在佐治亞州奧古斯塔見到的一個鐘表修理行,那種匠人和老師傅的感覺。
到清代中期之后,中國瓷器幾乎就從世界市場上消失了。
老杜指出了一個很多人沒有注意或者也不愿意注意的細節(jié)——雖然18世紀之前,全球瓷器基本都被中國制造壟斷,但在整個瓷器貿易中,中國卻一直處于被動地位,與當代的中國一樣,我們只是承擔了整個供應鏈中的生產(chǎn)環(huán)節(jié),真正的高端環(huán)節(jié)如物流、營銷,甚至連產(chǎn)品設計,都與中國無關——不然為什么青花瓷最大的儲藏地是在土耳其和伊朗。
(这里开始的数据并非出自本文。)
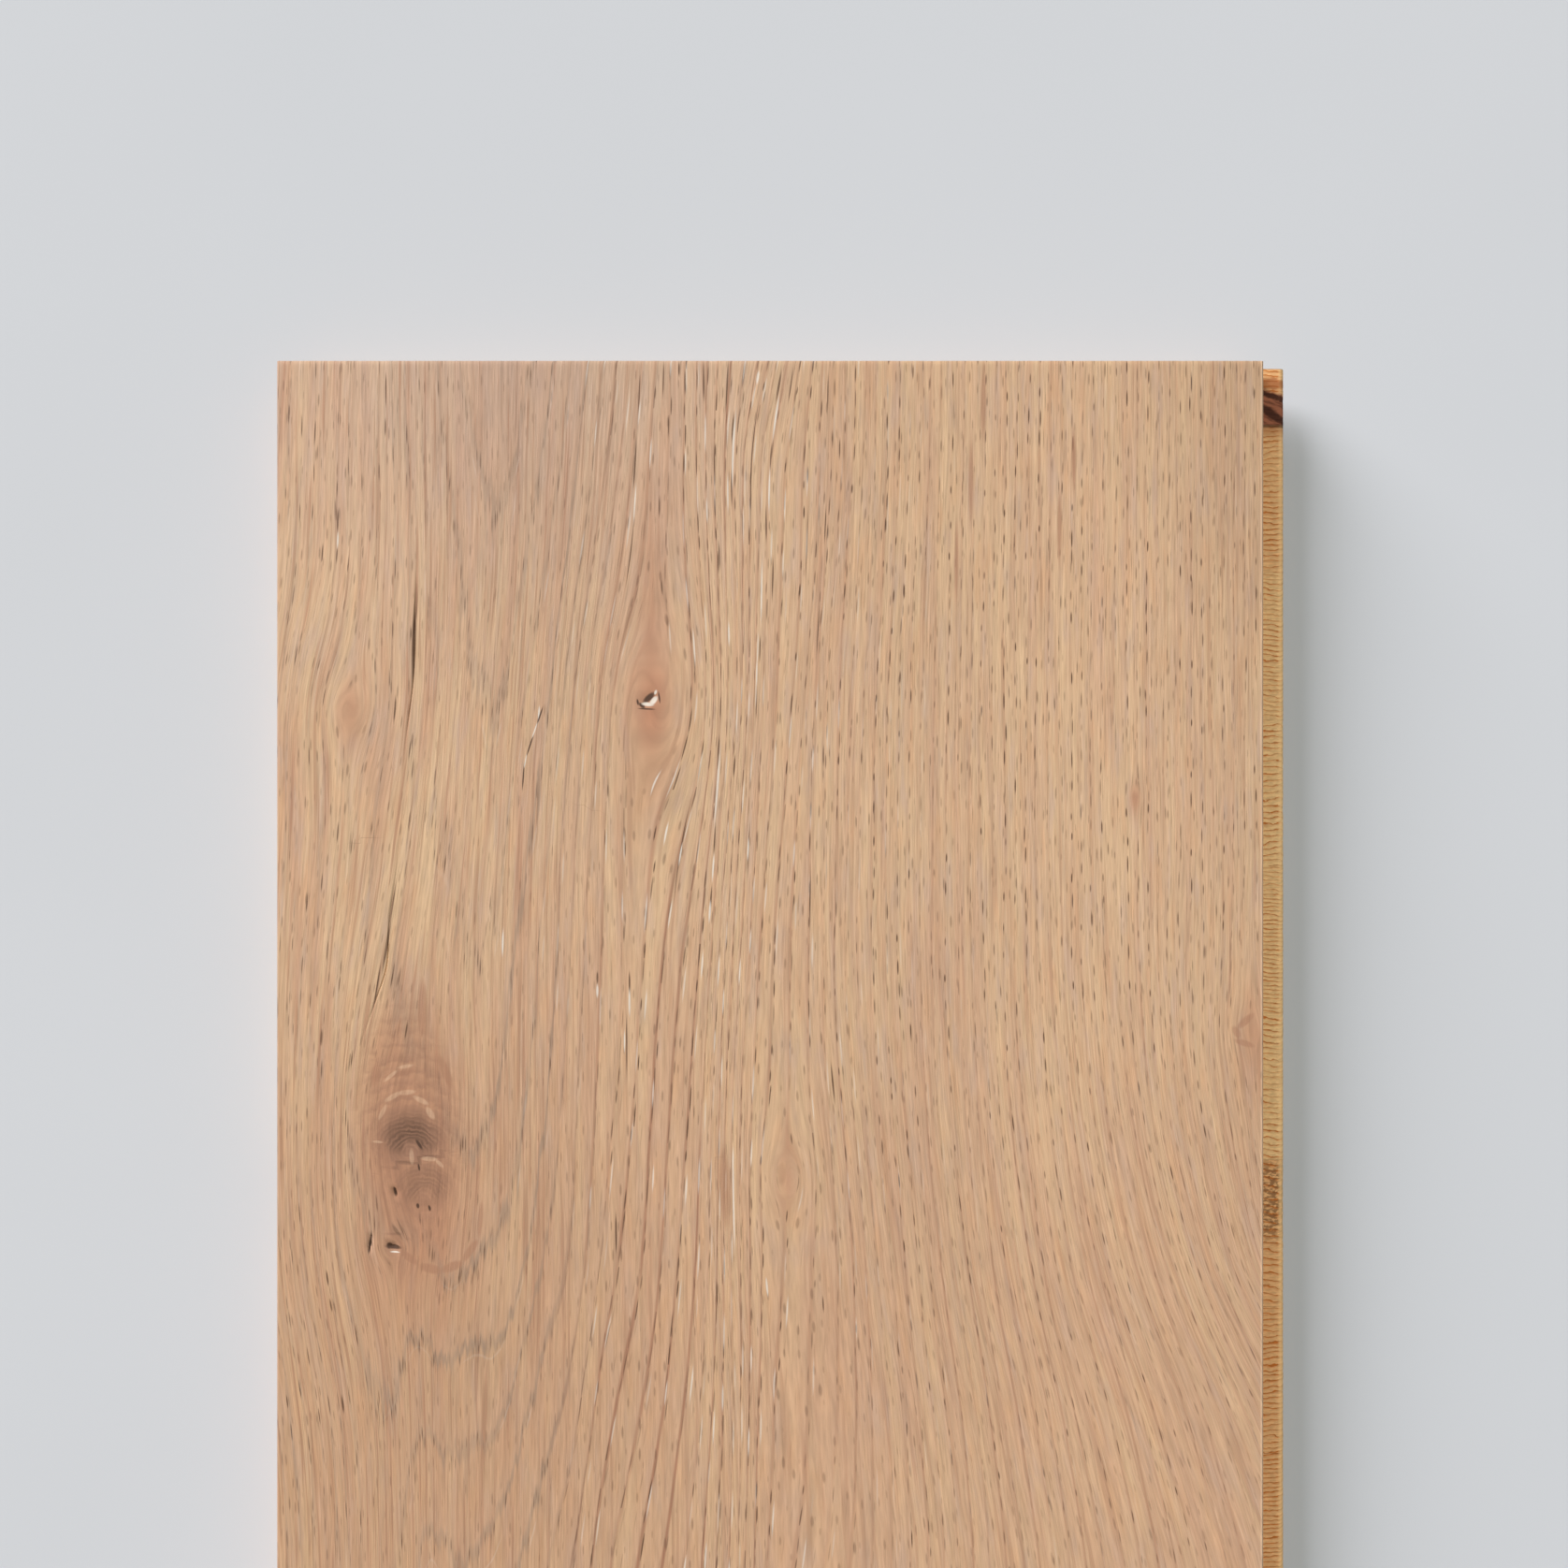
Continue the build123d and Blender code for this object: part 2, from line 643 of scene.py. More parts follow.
# The first eight lie in the shown length, and the others further down the board
KNOTS = (
    Knot(-22.9, 65.4, 2.2, 1.7, 7.8, 2.5, 0.0, 1.0, 44, 28),
    Knot(-69.2, 149.2, 6.2, 5.2, 9.6, 2.2, 1.0, 1.0, 26, 17),
    Knot(-66.6, 158.4, 5.4, 5.6, 0.6, 1.0, 0.42, 0.9, 6, 12),
    Knot(-80.7, 67.0, 2.0, 2.3, 3.6, 1.6, 0.05, 0.6, 4, 7),
    Knot(-72.8, 170.5, 1.9, 1.5, 2.6, 1.3, 0.25, 0.6, 3, 4),
    Knot(93.0, 128.8, 3.0, 2.6, 3.4, 1.5, 0.0, 0.55, 3, 3),
    Knot(3.2, 157.0, 1.4, 1.8, 2.4, 2.0, 0.0, 0.55, 12, 4),
    Knot(70.2, 83.8, 0.8, 1.0, 0.8, 2.0, 0.10, 0.8, 1.5, 1.5),
    Knot(38.0, 520.0, 3.0, 4.0, 6.0, 2.4, 0.6, 0.8, 14, 12),
    Knot(-40.0, 765.0, 5.5, 7.5, 9.0, 2.3, 1.0, 0.9, 16, 18),
    Knot(60.0, 985.0, 2.6, 3.0, 5.2, 2.4, 0.4, 0.8, 10, 10),
    Knot(-14.0, 1210.0, 4.0, 5.2, 7.4, 2.4, 0.8, 0.9, 18, 14),
    Knot(22.0, 1482.0, 5.2, 7.0, 8.6, 2.4, 0.9, 0.9, 16, 18),
    Knot(-66.0, 1702.0, 3.0, 4.0, 6.2, 2.3, 0.6, 0.8, 12, 10),
)

# Rims and splinters of the holes, painted glints at two of the holes, curled fibres at the big knot, and
# reddish arcs
MARKS = (
    *marks_of(
        Pigment.DARK,
        (-23.35, 64.85, 1.45, 0.58, -42), (-24.7, 66.35, 0.75, 0.36, 40), (-25.5, 65.7, 0.6, 0.20, 80),
        (-23.8, 67.0, 1.6, 0.16, 3), (-21.35, 64.8, 1.1, 0.17, 82), (-72.2, 159.9, 0.9, 0.30, 75),
        (-67.8, 162.6, 0.5, 0.30, 80), (-65.6, 163.1, 0.6, 0.28, 80), (-72.5, 170.55, 1.45, 0.42, 6),
        (-73.3, 170.3, 0.6, 0.6, 0), (-77.0, 169.7, 2.1, 0.24, 98), (-67.6, 150.8, 1.1, 0.30, 55),
        (-67.6, 155.2, 0.7, 0.20, 80), (-44.3, 68.3, 1.8, 0.16, 108), (-46.2, 74.0, 2.2, 0.15, 108),
        (-47.5, 80.0, 2.6, 0.15, 94),
    ),
    *marks_of(
        Pigment.PALE_AND_GLINT,
        # The first four are painted glints: three in the small knot's hole and one below the black hole
        (-23.6, 66.1, 1.15, 0.36, 6), (-22.45, 65.45, 1.05, 0.5, -50), (-22.05, 63.8, 0.45, 0.24, -70),
        (-72.2, 171.5, 0.9, 0.14, 4), (-45.3, 71.1, 1.5, 0.11, 109), (-47.1, 77.0, 1.3, 0.10, 100),
    ),
    *marks_of(
        Pigment.CURL,
        (-65.6, 153.6, 1.5, 0.45, 4), (-63.6, 154.5, 1.0, 0.36, 45), (-69.0, 153.2, 1.5, 0.45, 85),
        (-72.6, 141.6, 1.8, 0.48, -30), (-70.0, 140.8, 1.7, 0.48, -6), (-67.2, 142.3, 1.6, 0.5, 28),
        (-65.4, 144.8, 1.3, 0.6, 58), (-74.6, 144.6, 1.6, 0.42, -62), (-75.6, 150.3, 1.1, 0.24, 5),
        (-73.0, 137.6, 1.6, 0.36, -40), (-70.2, 135.8, 1.5, 0.36, -10),
    ),
    *marks_of(
        Pigment.RED,
        (-66.9, 124.5, 5.4, 0.9, 90), (-75.9, 137.4, 2.2, 0.9, 98), (-62.4, 137.0, 3.4, 0.8, 69),
        (-71.2, 137.2, 3.0, 0.5, -12), (-74.0, 153.1, 3.5, 0.8, 78), (-69.4, 172.6, 1.9, 0.7, 39),
        (-65.3, 174.7, 2.2, 0.9, 14), (-61.2, 174.3, 2.2, 0.9, -22), (-57.7, 171.2, 2.6, 0.7, -55),
        (-55.8, 165.3, 3.6, 0.5, -85), (91.5, 127.0, 2.0, 0.7, -42), (91.2, 131.3, 2.0, 0.6, 18),
        (89.7, 129.2, 1.3, 0.7, 62), (-8.7, 158.9, 7.5, 1.1, 88),
    ),
)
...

最不可思議的地方是,我們賣了五六百年的瓷器給歐洲,在那幾百年里,幾乎沒有人注意過這些瓷器去了哪里,后來發(fā)生了什么,那些地方有什么,絕大多數(shù)中國人都不知道歐洲的存在,更不可能知道歐洲的各國,中國各朝精英,也幾乎沒有人出訪過歐洲。
1955年,聯(lián)邦德國輸出技術給中國,其中居然包含了制瓷技術!如今,韋奇伍德和梅森已經(jīng)成為有兩百余年歷史的世界頂級品牌。景德鎮(zhèn)的瓷器產(chǎn)業(yè),以量取代了從前的質,如今的中國瓷器,已經(jīng)變得和泥土一般的尋常之物。
第三件商品:茶葉。
茶雖然是中國起始,但飲茶成為習慣,還是從盛唐才開始的。估計此前,茶和其它藥物差不多,只是為人們所認識而已。
飲茶成為一種文化,則是中國文化中心自北向南遷移所至。茶只有南人尚飲,北人不多飲。加之禪宗興起,研習打坐需要借助茶來提神,慢慢成為飲茶談經(jīng)之風,茶成了一種文化媒介,是知識階層、“有閑階級”的標識,逐漸成為風尚流行開來。
唐代開始,南茶北運,最重要的是基于貿易往來的文化交流增多,都市擴大,市民生活多樣化——茶館開始出現(xiàn)。人們聚集在一起喝茶聊天,喝茶與解渴這件事分開來,變成精神需求,茶館成為都市休閑處所——這個過程與倫敦和巴黎的咖啡館文化形成差不多。
宋代的茶館文化更為興盛,既有茶肆,也有花茶坊(有妓女服務)、鬼茶坊,還有點茶,既流動販賣茶水的。
題外話:大多數(shù)有關茶的研究,包括老杜這本,都傾向于說茶葉或飲茶習慣是唐宋時期從中原南部傳至北方草原和西域的。敝號有不同看法——實際上,在高原寒帶生存定居的族群肯定早于唐宋,對于以肉和奶為主食的人而言,茶是必需品,不可能在唐宋之前就可以不吃茶吧?